Dass ältere Menschen zur Vorsicht neigen, hat laut britischen Forschern chemische Ursachen: Im Laufe der Jahre gehen dem Gehirn die Botenstoffe aus.

Ungestüm, sorglos und wild ist die Jugend, im Alter indes regiert die Besonnenheit. So zumindest besagt es das Klischee - ist da etwas dran? „Das ist gar nicht so leicht nachzuweisen“, sagt Robb Rutledge vom University College London. Denn: „Viele psychologische Untersuchungen haben zu wenige Teilnehmer. Es heißt zwar, dass ältere Menschen das Risiko meiden, doch die Belege dafür sind relativ dünn.“

Spielen für die Wissenschaft

Einen Mangel an Studienteilnehmern hatte Rutledge in seiner letzten Studie jedenfalls nicht zu beklagen. 25.000 Probanden nahmen daran teil - via App, die der britische Psychologe mitentwickelt hat. Die App ist Teil des „Great Brain Experiment“, ein neurologisches Forschungsprojekt, das seine Daten über Handy-Spiele einsammelt.

Im konkreten Fall ging es um das Risikoverhalten, die Spielsituation war folgende: Die Teilnehmer starteten mit 500 Punkten, in Folge galt es, das Punktekonto weiter auszubauen. Das war entweder auf konservativem Weg möglich, hier gab es wenige Punkte, die aber sicher. Oder aber auf die riskante Tour: Hier gab es deutlich mehr Punkte zu gewinnen, dafür betrug die Wahrscheinlichkeit, leer auszugehen, 50 Prozent.
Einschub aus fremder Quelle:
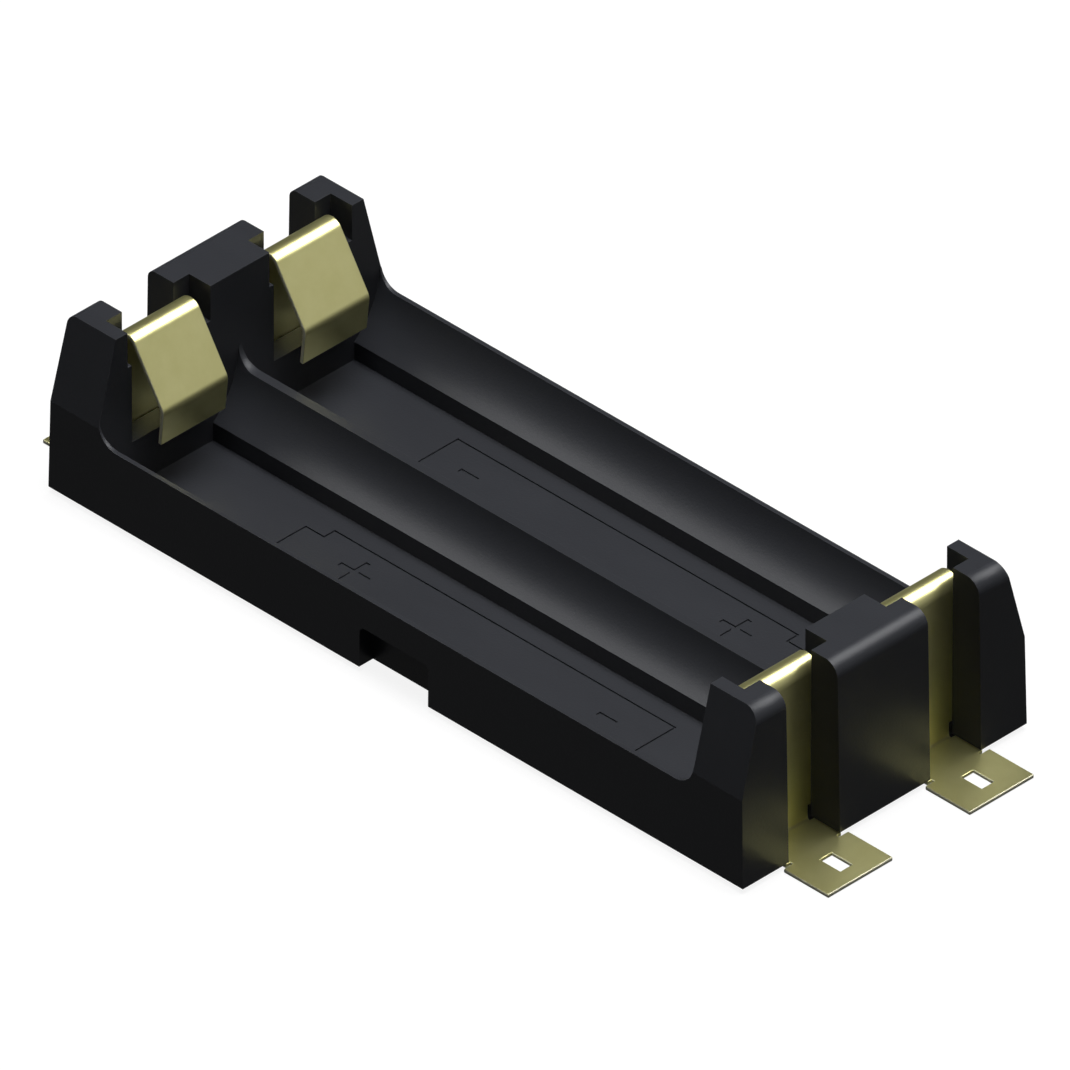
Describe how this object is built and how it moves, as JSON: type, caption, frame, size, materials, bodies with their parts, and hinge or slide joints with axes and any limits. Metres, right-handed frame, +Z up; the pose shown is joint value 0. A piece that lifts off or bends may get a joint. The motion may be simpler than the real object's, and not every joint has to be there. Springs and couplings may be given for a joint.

Wie Rutledge und seine Kollegen im Fachblatt „Current Biology“ schreiben, war die Sicherheitsvariante bei den älteren Probanden klar beliebter. Keinen Zusammenhang zwischen Alter und Risikoverhalten konnten die Forscher hingegen nachweisen, wenn es darum ging, große Punkteverluste zu vermeiden. „Ältere Menschen scheuen also nur eine bestimmte Art von Risiko“, sagt Rutledge. „Sie fühlen sich offenbar weniger von großen Gewinnen angezogen - sofern sie mit Risiken verbunden sind.“

Dopaminmangel im Alter

Warum das so ist, glauben die Wissenschaftler auch zu wissen. Schuld ist vermutlich der Botenstoff Dopamin, Teil des Belohnungssystems im Gehirn, beziehungsweise dessen Absenz: Denn Studien zufolge fällt der Dopaminlevel im Hirn mit dem Alter kontinuierlich ab, der Verlust kann im Erwachsenenalter pro Jahrzehnt bis zu 10 Prozent betragen. Soweit wäre das alles bloß eine Korrelation, allerdings hat Rutledge bereits letztes Jahr im Experiment nachgewiesen: Wird der Dopamingehalt im Gehirn künstlich erhöht, nimmt im Gegenzug auch die Risikobereitschaft zu.

Diese Erkenntnis hat auch politische Implikationen, sagt Rutledge. „Politiker wissen, dass sie mit negativen Botschaften eher Ältere ansprechen, während Jüngere eher für optimistische Slogans empfänglich sind.“ Die Studie liefert nun eine neurologische Erklärung dafür. Wird im Hirn das Dopamin knapp, hat die Vermeidung des Schlechten mehr Gewicht als die Hoffnung auf das Gute.